→ REQUEST: Output only the lines running from the line bearing "dist = math.hypot(du, dv)" through the line bearing "obj.matrix_world = world", character for character.

---- GIVEN INFORMATION

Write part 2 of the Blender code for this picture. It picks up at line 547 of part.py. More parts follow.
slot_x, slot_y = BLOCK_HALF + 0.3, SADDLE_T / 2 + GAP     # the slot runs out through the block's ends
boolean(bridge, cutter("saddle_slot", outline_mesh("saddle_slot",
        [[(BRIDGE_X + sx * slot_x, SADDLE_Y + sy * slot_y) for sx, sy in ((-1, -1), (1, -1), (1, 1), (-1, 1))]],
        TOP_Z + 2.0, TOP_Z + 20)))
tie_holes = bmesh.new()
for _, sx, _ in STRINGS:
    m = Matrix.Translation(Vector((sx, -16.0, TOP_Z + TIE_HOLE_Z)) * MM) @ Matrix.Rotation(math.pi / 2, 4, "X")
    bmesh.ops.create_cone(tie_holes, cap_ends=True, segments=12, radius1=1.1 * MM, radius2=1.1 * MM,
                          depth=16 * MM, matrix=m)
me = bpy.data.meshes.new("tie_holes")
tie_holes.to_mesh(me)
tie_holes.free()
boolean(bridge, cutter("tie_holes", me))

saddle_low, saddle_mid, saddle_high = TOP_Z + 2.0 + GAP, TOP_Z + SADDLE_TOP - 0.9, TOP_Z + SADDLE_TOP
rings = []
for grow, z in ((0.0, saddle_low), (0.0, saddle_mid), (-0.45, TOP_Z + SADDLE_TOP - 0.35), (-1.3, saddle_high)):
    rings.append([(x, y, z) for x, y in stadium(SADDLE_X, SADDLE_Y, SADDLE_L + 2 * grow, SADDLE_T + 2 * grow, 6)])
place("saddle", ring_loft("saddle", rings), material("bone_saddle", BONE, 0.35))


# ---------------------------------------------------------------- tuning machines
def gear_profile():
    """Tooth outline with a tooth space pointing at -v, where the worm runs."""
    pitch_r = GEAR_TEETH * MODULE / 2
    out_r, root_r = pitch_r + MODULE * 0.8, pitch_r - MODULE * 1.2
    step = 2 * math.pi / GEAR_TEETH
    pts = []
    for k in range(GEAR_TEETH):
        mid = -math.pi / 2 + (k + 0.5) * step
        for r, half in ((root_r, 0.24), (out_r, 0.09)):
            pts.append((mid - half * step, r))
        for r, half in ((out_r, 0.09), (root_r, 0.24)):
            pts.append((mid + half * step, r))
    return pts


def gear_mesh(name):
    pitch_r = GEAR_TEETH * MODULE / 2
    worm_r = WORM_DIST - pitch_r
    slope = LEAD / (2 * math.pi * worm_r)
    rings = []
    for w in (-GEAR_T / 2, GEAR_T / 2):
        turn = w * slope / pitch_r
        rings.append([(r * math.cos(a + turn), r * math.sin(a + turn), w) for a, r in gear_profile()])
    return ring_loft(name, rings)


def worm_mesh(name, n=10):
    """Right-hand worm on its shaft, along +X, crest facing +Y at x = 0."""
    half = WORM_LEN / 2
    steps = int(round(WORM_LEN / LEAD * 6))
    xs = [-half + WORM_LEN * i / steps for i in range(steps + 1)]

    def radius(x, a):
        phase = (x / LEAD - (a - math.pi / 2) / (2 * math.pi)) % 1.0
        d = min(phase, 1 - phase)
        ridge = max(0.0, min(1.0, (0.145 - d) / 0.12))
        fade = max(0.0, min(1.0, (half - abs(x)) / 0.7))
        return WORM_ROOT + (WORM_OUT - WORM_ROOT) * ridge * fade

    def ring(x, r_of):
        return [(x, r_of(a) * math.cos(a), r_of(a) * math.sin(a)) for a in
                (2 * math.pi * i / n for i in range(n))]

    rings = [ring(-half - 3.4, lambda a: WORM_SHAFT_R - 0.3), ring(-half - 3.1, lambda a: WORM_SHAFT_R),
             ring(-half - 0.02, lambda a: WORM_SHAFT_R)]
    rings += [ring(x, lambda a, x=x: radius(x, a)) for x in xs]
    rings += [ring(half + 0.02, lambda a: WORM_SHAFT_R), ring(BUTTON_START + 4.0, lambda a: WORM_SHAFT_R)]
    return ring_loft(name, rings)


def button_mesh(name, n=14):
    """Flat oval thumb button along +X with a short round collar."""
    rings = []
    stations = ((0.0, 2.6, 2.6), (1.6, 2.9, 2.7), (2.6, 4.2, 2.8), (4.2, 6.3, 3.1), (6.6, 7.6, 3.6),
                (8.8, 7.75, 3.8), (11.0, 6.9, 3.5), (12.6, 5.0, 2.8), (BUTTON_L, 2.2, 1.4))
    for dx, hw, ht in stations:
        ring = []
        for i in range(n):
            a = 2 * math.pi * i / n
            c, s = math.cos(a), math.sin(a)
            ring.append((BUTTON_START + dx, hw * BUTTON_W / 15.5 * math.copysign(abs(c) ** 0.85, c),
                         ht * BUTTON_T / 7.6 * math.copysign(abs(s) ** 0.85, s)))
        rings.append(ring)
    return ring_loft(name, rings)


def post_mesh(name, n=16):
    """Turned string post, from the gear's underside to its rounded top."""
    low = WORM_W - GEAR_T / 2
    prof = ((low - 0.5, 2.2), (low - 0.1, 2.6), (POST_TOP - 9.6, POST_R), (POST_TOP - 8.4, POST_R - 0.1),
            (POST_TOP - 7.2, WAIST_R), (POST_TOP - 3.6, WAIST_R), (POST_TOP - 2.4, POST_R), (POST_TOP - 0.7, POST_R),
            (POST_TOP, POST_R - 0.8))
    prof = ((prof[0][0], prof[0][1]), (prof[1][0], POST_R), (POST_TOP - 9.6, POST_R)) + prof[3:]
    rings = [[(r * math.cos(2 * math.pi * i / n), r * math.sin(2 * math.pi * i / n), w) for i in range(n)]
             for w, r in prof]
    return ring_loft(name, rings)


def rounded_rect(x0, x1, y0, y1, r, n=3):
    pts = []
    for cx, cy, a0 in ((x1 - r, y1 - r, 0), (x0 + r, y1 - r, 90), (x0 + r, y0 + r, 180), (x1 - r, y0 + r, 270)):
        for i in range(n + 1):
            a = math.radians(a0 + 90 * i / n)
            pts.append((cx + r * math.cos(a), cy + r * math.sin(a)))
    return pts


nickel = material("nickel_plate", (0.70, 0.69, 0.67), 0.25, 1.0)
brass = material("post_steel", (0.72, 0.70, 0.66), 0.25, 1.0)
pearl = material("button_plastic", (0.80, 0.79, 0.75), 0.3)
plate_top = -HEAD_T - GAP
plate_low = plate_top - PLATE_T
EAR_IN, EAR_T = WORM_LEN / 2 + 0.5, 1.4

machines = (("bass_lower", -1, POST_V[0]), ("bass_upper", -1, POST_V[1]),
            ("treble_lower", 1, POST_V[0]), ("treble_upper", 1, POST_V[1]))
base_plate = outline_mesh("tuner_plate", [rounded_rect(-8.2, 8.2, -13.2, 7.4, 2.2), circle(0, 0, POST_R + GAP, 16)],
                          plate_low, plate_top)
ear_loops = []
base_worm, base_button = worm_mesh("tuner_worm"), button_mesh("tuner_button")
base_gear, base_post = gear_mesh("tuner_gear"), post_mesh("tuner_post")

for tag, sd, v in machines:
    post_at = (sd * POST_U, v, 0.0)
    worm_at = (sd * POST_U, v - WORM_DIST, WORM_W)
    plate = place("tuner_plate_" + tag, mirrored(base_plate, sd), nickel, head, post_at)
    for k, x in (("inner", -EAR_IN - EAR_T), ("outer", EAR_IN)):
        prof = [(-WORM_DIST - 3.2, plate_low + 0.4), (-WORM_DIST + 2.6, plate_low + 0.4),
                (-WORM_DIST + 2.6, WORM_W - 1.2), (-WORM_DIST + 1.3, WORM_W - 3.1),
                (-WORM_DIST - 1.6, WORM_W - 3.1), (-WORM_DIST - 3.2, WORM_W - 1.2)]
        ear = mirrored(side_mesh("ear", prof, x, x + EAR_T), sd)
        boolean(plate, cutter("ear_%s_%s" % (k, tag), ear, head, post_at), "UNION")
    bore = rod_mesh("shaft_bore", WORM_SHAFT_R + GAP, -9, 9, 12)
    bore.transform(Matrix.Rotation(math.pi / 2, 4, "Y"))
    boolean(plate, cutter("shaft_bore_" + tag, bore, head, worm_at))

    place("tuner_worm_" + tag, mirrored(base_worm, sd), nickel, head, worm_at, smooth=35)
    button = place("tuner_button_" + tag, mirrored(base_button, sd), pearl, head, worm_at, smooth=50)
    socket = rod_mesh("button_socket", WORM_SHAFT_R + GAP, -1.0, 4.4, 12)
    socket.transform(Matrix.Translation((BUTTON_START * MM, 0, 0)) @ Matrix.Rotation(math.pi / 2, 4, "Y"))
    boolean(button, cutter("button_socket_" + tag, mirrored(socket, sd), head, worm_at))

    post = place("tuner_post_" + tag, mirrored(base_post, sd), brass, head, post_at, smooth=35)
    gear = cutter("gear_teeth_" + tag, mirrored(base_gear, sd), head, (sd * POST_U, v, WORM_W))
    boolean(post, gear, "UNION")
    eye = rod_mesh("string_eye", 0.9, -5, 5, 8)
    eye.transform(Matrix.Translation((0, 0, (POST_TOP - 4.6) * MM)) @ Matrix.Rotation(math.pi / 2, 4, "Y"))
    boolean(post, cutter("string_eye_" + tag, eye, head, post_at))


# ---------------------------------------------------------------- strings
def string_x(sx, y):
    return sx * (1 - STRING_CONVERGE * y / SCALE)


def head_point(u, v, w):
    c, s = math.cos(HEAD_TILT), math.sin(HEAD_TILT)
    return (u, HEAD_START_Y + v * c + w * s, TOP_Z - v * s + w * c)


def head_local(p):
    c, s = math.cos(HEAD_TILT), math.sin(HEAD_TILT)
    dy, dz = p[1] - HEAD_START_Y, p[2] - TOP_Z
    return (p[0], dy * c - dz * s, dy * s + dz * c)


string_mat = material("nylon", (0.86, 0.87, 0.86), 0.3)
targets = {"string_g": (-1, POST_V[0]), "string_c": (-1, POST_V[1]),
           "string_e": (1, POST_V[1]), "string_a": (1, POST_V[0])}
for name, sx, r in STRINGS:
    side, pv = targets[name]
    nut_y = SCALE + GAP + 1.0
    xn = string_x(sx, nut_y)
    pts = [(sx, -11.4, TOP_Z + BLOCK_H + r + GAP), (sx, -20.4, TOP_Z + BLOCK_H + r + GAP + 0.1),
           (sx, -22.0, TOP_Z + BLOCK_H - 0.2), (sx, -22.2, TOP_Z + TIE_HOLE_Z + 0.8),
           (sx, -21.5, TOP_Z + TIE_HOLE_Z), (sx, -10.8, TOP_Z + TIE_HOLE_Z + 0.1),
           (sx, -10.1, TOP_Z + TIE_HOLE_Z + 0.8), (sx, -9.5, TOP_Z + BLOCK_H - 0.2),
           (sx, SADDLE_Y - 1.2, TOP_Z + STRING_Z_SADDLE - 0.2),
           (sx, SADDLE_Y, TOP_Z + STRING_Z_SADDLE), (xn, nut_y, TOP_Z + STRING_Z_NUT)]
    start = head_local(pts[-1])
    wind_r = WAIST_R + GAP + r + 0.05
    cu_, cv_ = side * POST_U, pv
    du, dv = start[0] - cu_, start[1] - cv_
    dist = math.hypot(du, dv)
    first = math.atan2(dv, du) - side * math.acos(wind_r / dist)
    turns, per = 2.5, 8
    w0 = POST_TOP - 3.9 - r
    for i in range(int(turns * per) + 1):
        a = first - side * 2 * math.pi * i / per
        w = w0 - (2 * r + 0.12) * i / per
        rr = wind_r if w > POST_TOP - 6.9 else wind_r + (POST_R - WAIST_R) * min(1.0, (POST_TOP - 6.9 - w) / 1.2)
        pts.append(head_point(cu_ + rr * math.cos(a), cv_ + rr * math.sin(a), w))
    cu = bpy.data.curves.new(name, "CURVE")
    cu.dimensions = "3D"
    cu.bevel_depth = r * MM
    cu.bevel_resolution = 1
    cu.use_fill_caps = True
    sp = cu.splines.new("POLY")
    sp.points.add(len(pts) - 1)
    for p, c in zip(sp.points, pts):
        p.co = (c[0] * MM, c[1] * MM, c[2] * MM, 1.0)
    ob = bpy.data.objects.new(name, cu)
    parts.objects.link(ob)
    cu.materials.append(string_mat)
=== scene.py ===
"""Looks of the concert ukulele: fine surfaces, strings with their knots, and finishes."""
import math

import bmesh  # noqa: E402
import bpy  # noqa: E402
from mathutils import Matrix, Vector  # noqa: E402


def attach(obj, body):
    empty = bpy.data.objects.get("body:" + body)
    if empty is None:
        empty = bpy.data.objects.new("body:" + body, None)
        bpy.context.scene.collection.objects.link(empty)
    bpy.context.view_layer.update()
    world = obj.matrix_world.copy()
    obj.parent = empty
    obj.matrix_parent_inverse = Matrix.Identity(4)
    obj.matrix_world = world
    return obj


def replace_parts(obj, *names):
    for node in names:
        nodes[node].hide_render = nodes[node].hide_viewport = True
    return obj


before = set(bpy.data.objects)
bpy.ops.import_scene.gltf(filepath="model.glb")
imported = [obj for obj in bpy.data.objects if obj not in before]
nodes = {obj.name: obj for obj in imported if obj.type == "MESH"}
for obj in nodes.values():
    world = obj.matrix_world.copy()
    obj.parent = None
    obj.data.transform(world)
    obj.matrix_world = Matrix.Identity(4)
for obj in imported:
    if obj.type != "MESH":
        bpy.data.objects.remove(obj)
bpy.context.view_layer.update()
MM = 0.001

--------

→ FINISHED TASK:
    dist = math.hypot(du, dv)
    first = math.atan2(dv, du) - side * math.acos(wind_r / dist)
    turns, per = 2.5, 8
    w0 = POST_TOP - 3.9 - r
    for i in range(int(turns * per) + 1):
        a = first - side * 2 * math.pi * i / per
        w = w0 - (2 * r + 0.12) * i / per
        rr = wind_r if w > POST_TOP - 6.9 else wind_r + (POST_R - WAIST_R) * min(1.0, (POST_TOP - 6.9 - w) / 1.2)
        pts.append(head_point(cu_ + rr * math.cos(a), cv_ + rr * math.sin(a), w))
    cu = bpy.data.curves.new(name, "CURVE")
    cu.dimensions = "3D"
    cu.bevel_depth = r * MM
    cu.bevel_resolution = 1
    cu.use_fill_caps = True
    sp = cu.splines.new("POLY")
    sp.points.add(len(pts) - 1)
    for p, c in zip(sp.points, pts):
        p.co = (c[0] * MM, c[1] * MM, c[2] * MM, 1.0)
    ob = bpy.data.objects.new(name, cu)
    parts.objects.link(ob)
    cu.materials.append(string_mat)
=== scene.py ===
"""Looks of the concert ukulele: fine surfaces, strings with their knots, and finishes."""
import math

import bmesh  # noqa: E402
import bpy  # noqa: E402
from mathutils import Matrix, Vector  # noqa: E402


def attach(obj, body):
    empty = bpy.data.objects.get("body:" + body)
    if empty is None:
        empty = bpy.data.objects.new("body:" + body, None)
        bpy.context.scene.collection.objects.link(empty)
    bpy.context.view_layer.update()
    world = obj.matrix_world.copy()
    obj.parent = empty
    obj.matrix_parent_inverse = Matrix.Identity(4)
    obj.matrix_world = world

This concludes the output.